# Pooping on the driveway?!



## guineapigz (Nov 22, 2007)

I have a great dane named Merlin.










But see, he feels like he has to poop on the driveway. Big dog means big poop. I walk outside the next morning and there's like, 4 huge piles scattered throughout the driveway. We have 2 and a half acres and there is plenty of grass for him to use. I've tried to stick his face in it and tell him 'no', and he acts like he's sad, but he continues to do it. How do I keep him from pooping on the driveway?


----------



## Lonewolfblue (Oct 28, 2007)

Never, ever stick their face in it. This will create more problems for you...
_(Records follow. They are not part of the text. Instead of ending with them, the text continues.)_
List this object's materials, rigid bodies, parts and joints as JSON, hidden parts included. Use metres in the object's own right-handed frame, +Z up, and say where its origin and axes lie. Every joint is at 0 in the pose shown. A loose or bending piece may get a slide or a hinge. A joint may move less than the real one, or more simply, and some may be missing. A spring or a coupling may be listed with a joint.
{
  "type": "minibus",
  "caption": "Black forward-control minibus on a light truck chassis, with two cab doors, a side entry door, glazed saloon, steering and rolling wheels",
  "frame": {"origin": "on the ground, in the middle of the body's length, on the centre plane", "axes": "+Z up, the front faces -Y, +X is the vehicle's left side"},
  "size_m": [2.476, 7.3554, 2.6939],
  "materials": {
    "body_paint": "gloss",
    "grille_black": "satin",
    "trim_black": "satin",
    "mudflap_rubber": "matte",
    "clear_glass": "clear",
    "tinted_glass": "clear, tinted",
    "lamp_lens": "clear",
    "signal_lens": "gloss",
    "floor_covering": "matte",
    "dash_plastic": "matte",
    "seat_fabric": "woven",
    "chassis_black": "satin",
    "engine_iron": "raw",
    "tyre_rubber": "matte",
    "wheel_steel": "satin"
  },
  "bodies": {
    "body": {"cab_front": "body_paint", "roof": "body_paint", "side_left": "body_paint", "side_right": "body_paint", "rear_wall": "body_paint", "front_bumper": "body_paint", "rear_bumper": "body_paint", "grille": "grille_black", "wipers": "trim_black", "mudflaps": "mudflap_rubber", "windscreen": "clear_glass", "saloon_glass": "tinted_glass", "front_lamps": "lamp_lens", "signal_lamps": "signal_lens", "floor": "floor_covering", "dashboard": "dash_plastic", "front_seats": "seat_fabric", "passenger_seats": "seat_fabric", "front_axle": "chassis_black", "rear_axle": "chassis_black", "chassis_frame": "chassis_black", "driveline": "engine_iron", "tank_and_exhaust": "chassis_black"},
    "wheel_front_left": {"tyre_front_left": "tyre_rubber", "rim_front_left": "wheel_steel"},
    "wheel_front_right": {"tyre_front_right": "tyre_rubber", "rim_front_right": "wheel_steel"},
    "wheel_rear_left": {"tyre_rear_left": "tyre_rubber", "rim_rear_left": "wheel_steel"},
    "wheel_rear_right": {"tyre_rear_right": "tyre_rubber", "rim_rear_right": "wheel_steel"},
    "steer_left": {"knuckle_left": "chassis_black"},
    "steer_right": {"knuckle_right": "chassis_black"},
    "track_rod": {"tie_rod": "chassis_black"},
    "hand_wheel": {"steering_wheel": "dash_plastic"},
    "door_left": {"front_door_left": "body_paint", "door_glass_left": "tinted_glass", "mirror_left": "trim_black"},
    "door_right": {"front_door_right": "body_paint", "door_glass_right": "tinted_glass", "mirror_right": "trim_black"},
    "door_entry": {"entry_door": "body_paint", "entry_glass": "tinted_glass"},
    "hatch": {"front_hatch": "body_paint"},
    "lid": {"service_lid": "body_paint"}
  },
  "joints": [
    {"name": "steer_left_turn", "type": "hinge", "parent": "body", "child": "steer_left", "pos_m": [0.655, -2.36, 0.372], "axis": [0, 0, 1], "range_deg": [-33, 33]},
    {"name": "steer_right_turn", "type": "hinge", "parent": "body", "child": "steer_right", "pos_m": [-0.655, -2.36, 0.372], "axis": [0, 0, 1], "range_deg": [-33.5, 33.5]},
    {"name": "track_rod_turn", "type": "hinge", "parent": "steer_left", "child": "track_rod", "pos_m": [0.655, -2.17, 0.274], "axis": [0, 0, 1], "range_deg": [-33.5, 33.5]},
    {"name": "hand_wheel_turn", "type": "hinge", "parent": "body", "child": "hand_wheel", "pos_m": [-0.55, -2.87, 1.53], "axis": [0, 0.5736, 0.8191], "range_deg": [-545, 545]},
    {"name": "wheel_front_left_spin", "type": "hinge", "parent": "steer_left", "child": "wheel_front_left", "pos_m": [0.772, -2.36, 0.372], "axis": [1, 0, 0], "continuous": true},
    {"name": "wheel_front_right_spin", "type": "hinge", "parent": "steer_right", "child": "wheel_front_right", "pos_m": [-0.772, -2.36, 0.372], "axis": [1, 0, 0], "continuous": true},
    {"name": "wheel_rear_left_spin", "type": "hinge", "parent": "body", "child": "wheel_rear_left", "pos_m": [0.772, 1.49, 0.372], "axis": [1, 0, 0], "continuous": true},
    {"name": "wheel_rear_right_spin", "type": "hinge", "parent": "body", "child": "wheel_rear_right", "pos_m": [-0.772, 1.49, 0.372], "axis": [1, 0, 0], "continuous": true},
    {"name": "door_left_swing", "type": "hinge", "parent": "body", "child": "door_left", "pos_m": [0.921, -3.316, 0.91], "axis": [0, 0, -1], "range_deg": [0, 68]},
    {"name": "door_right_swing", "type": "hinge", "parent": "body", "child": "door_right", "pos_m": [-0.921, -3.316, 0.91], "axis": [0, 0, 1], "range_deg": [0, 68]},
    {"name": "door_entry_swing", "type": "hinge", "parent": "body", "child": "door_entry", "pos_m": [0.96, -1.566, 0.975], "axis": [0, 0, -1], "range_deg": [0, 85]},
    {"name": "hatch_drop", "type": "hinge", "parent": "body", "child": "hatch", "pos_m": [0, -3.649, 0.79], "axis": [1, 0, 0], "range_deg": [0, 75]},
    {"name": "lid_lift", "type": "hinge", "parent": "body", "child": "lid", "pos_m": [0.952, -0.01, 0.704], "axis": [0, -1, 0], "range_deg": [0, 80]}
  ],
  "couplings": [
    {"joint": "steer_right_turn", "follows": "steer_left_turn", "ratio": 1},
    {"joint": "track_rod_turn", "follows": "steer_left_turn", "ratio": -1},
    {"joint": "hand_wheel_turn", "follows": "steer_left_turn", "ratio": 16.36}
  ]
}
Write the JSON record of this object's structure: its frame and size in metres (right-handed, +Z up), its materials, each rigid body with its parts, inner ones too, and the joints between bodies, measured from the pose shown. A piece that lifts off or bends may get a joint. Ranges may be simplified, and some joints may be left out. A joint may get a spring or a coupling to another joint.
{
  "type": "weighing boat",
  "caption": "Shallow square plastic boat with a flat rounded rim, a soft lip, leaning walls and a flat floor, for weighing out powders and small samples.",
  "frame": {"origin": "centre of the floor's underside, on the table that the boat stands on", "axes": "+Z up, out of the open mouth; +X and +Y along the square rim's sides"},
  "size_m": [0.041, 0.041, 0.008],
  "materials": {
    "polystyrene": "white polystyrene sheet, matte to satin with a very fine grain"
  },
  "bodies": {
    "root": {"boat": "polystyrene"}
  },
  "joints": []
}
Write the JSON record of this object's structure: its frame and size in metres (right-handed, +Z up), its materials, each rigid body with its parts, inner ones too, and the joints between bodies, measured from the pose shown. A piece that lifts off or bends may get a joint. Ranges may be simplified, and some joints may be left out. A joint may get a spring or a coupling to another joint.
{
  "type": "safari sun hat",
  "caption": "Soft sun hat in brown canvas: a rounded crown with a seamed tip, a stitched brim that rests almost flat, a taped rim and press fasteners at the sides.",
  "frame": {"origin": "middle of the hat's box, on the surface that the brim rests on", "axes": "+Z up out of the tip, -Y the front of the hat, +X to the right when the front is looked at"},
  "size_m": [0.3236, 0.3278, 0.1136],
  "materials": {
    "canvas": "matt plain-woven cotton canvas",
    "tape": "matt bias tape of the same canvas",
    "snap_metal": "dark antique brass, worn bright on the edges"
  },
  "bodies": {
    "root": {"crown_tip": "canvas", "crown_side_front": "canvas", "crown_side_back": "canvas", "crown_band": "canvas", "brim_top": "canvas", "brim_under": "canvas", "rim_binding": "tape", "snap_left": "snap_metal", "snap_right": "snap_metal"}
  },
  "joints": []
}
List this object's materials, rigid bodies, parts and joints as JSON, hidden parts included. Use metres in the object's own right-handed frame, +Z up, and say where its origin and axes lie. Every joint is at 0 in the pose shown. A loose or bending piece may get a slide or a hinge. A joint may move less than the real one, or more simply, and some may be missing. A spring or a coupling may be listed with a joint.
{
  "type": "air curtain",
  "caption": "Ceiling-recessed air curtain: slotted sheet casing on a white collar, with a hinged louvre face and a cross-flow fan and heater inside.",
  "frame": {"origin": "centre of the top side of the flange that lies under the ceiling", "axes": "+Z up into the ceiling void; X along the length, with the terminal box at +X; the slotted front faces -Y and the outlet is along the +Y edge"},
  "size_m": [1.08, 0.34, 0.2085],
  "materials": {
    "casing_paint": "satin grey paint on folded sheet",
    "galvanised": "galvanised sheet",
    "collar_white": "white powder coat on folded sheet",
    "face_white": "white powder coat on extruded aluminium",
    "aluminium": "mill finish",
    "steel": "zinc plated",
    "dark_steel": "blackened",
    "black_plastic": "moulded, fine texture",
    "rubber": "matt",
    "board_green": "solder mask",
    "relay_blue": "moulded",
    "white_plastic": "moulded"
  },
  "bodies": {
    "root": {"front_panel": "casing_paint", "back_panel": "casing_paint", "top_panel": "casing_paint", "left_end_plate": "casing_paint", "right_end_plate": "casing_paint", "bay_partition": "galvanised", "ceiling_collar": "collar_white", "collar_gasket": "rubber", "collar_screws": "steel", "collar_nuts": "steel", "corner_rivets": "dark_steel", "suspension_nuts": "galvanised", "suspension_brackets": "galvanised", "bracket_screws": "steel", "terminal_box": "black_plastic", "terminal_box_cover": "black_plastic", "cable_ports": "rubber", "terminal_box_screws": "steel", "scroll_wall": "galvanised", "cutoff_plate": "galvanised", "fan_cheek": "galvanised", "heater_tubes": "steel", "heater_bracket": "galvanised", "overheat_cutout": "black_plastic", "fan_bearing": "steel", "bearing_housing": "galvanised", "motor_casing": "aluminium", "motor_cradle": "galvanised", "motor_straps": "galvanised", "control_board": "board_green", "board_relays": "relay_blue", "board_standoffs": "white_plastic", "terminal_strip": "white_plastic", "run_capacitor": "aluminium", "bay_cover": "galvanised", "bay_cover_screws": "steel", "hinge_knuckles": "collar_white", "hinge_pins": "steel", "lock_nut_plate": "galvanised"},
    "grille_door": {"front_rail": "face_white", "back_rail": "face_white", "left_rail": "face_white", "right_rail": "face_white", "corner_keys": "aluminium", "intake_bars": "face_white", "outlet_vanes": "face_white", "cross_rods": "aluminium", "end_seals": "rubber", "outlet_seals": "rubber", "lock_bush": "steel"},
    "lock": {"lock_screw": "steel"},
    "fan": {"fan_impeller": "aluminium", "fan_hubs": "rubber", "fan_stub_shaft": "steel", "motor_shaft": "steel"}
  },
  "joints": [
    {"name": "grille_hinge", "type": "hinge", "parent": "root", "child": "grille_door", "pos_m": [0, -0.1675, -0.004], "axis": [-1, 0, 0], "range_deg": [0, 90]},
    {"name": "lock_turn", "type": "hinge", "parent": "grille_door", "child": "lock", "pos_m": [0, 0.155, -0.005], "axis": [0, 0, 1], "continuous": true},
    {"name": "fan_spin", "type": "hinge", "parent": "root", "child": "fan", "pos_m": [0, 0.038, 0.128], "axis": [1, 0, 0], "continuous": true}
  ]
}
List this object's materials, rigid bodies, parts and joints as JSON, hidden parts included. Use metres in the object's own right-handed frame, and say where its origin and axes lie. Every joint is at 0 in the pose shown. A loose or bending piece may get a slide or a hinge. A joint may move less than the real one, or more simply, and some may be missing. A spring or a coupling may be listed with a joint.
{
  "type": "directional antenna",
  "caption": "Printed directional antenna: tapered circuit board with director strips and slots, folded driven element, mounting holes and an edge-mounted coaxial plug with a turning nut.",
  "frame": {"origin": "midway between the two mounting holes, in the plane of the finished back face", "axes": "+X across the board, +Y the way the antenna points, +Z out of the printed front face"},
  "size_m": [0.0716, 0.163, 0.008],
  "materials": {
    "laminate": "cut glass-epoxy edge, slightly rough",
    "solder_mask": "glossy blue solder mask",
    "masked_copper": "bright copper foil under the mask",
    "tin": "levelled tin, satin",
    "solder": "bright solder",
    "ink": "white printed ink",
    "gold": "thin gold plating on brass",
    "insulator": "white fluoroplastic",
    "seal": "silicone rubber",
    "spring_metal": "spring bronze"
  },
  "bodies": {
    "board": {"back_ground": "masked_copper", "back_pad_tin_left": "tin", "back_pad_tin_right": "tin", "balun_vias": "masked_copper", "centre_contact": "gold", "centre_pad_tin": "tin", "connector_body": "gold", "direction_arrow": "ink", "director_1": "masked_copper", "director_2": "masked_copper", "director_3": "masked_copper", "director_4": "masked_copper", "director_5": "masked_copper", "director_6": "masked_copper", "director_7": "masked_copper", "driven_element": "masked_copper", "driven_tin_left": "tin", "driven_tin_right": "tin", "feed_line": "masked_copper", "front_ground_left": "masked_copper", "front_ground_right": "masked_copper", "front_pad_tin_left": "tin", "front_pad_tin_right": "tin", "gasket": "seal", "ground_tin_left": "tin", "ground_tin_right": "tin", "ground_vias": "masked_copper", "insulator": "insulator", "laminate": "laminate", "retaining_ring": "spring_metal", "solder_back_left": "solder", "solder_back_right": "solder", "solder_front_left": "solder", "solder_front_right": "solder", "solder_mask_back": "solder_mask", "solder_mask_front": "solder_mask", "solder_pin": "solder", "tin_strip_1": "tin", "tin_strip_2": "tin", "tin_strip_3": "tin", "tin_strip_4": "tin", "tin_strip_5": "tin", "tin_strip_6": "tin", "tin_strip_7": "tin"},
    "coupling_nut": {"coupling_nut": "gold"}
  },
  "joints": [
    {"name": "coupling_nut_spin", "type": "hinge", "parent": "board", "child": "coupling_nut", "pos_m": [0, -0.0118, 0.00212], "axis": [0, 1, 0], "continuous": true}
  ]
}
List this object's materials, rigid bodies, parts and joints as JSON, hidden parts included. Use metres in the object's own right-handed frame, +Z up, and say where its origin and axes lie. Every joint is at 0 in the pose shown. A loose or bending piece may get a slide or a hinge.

You need to start training him. This is due to the lack of proper training. He thinks that the driveway is ok for him to do his duties. What you need to do is take him out on the leash and try to get him to go out in the grass or wherever you want him to go, and when he does, give him lots of praise and treats. Also teach a command such as Potty. When he goes where you want him to, go Good Potty. After a few times, if you say, Do You Need To Go Potty? If he needs to go, he should go right where you trained him to go, and go potty. I did that with my dog, as she tended to go in the house. I finally got her to where she no longer goes in the house unless I wait too long and she really has to go. She won't even go to the door to ask to go out, or has any signs that she has to go, so it's a little more work on my part. But what you need to do is Train, Train, Train. Going from the driveway to somewhere else should be much easier than from going in the house.

Oh, and Great looking dog...


----------



## guineapigz (Nov 22, 2007)

lol thanks. 

he's mostly an outside dog (i occasionally let him in) and i'm never outside when he poops. he knows the connection between go potty and peeing, but i guess he doesn't get the pooping part because he knows that when i'm about to let him go inside, and i say 'go potty' he pees.


----------